MATERIAL:
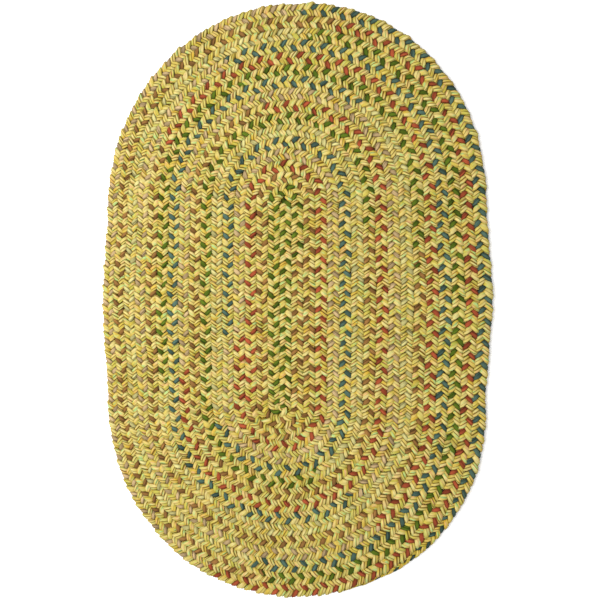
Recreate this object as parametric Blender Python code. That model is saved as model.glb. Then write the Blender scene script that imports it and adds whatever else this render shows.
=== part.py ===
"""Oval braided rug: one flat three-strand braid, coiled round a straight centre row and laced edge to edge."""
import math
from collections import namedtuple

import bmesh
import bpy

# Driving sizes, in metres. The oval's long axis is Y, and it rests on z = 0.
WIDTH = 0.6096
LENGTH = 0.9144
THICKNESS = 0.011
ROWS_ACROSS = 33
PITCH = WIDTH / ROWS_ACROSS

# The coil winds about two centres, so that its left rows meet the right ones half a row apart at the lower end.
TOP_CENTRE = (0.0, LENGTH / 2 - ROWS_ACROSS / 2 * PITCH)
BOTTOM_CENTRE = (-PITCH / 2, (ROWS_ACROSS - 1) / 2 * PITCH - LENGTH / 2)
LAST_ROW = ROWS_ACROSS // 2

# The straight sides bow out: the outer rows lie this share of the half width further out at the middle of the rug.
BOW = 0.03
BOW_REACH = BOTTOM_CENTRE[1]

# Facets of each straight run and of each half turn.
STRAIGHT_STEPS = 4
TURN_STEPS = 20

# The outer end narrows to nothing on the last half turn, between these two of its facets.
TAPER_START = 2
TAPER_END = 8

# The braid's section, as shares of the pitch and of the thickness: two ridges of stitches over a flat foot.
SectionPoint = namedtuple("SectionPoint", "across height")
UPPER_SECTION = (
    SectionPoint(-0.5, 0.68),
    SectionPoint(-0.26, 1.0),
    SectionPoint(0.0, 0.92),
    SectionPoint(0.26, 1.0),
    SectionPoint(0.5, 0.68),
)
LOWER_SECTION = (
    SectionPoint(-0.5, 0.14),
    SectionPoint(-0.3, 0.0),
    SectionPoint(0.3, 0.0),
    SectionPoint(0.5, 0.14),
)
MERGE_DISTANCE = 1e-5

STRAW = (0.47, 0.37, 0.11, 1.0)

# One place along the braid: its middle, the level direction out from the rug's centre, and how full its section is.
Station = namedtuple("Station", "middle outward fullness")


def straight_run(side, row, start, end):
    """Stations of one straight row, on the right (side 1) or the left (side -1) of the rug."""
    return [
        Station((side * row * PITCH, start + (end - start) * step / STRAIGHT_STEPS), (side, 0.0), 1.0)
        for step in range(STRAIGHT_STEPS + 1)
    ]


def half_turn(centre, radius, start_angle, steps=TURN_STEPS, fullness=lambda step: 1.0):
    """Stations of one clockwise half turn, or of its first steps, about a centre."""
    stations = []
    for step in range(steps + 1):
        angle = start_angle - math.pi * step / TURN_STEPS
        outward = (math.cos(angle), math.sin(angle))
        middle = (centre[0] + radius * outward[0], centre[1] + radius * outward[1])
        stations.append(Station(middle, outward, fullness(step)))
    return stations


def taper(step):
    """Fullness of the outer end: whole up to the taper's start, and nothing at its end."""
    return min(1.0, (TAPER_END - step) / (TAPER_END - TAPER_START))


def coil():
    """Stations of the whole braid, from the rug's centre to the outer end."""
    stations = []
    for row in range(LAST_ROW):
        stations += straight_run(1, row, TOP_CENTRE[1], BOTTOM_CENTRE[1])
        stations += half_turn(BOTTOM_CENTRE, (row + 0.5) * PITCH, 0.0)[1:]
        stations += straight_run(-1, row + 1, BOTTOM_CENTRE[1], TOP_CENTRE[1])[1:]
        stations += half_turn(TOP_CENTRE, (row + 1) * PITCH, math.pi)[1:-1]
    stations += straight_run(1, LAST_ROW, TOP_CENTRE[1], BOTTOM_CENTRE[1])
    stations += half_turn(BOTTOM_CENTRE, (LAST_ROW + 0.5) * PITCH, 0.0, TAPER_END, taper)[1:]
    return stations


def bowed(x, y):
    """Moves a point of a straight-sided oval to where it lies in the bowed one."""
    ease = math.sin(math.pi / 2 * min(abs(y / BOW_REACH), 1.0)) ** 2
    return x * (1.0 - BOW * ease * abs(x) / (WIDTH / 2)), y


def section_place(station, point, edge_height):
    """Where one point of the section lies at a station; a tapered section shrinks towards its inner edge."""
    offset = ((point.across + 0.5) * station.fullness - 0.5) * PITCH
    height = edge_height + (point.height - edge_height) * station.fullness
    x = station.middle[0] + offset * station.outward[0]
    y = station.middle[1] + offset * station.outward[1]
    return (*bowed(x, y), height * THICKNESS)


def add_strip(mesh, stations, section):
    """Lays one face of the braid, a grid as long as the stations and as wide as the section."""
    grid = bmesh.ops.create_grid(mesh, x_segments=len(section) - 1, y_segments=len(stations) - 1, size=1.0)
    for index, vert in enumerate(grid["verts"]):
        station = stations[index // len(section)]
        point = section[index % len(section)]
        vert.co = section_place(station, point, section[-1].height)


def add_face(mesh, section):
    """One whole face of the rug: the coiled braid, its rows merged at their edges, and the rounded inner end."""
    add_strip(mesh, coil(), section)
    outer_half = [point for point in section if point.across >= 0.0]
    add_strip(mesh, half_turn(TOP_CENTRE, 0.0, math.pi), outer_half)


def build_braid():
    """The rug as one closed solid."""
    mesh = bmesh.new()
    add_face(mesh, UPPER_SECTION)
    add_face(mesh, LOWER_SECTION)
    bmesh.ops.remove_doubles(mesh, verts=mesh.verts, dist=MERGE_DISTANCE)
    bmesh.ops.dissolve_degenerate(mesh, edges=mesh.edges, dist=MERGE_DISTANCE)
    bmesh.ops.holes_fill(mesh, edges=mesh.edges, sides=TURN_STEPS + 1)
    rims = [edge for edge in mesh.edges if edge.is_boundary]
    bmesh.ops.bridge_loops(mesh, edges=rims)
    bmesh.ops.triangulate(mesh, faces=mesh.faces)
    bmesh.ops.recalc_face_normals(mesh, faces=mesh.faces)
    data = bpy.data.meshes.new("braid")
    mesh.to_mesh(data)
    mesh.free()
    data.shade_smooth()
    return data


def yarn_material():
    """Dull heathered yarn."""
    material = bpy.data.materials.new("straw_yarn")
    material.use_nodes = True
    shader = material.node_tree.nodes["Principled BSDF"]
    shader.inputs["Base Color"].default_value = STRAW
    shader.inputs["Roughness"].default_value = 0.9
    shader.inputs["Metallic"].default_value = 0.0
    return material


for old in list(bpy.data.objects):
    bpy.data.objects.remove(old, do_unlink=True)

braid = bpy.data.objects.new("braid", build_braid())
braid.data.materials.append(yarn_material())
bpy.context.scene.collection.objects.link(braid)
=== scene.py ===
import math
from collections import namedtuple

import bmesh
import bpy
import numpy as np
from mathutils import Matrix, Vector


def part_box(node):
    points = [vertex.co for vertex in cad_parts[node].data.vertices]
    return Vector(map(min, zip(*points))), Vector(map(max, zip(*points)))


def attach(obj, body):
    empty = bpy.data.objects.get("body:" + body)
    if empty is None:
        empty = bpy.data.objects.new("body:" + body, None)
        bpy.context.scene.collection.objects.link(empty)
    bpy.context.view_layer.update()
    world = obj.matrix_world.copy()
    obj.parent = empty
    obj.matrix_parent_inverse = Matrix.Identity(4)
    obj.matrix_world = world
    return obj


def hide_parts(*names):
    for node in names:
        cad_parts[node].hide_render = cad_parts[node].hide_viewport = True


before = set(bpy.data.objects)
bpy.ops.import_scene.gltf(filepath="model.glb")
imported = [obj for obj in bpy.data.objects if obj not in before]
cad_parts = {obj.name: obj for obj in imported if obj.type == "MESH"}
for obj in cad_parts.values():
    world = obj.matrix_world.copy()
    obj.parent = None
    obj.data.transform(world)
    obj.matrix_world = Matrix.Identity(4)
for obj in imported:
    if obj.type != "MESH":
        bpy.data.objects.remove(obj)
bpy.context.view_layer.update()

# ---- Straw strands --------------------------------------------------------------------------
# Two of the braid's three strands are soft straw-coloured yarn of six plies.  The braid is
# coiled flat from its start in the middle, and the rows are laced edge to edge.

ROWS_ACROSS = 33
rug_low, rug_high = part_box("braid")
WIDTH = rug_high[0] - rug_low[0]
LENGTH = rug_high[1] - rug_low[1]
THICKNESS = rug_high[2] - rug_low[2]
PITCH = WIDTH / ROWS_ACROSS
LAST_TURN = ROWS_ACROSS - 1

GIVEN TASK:
Retype exactly, and only, the lines from the one containing "material.use_nodes = True" through the one containing "for node in", both included.

TASK ANSWER:
    material.use_nodes = True
    shader = material.node_tree.nodes["Principled BSDF"]
    shader.inputs["Base Color"].default_value = STRAW
    shader.inputs["Roughness"].default_value = 0.9
    shader.inputs["Metallic"].default_value = 0.0
    return material


for old in list(bpy.data.objects):
    bpy.data.objects.remove(old, do_unlink=True)

braid = bpy.data.objects.new("braid", build_braid())
braid.data.materials.append(yarn_material())
bpy.context.scene.collection.objects.link(braid)
=== scene.py ===
import math
from collections import namedtuple

import bmesh
import bpy
import numpy as np
from mathutils import Matrix, Vector


def part_box(node):
    points = [vertex.co for vertex in cad_parts[node].data.vertices]
    return Vector(map(min, zip(*points))), Vector(map(max, zip(*points)))


def attach(obj, body):
    empty = bpy.data.objects.get("body:" + body)
    if empty is None:
        empty = bpy.data.objects.new("body:" + body, None)
        bpy.context.scene.collection.objects.link(empty)
    bpy.context.view_layer.update()
    world = obj.matrix_world.copy()
    obj.parent = empty
    obj.matrix_parent_inverse = Matrix.Identity(4)
    obj.matrix_world = world
    return obj


def hide_parts(*names):
    for node in names:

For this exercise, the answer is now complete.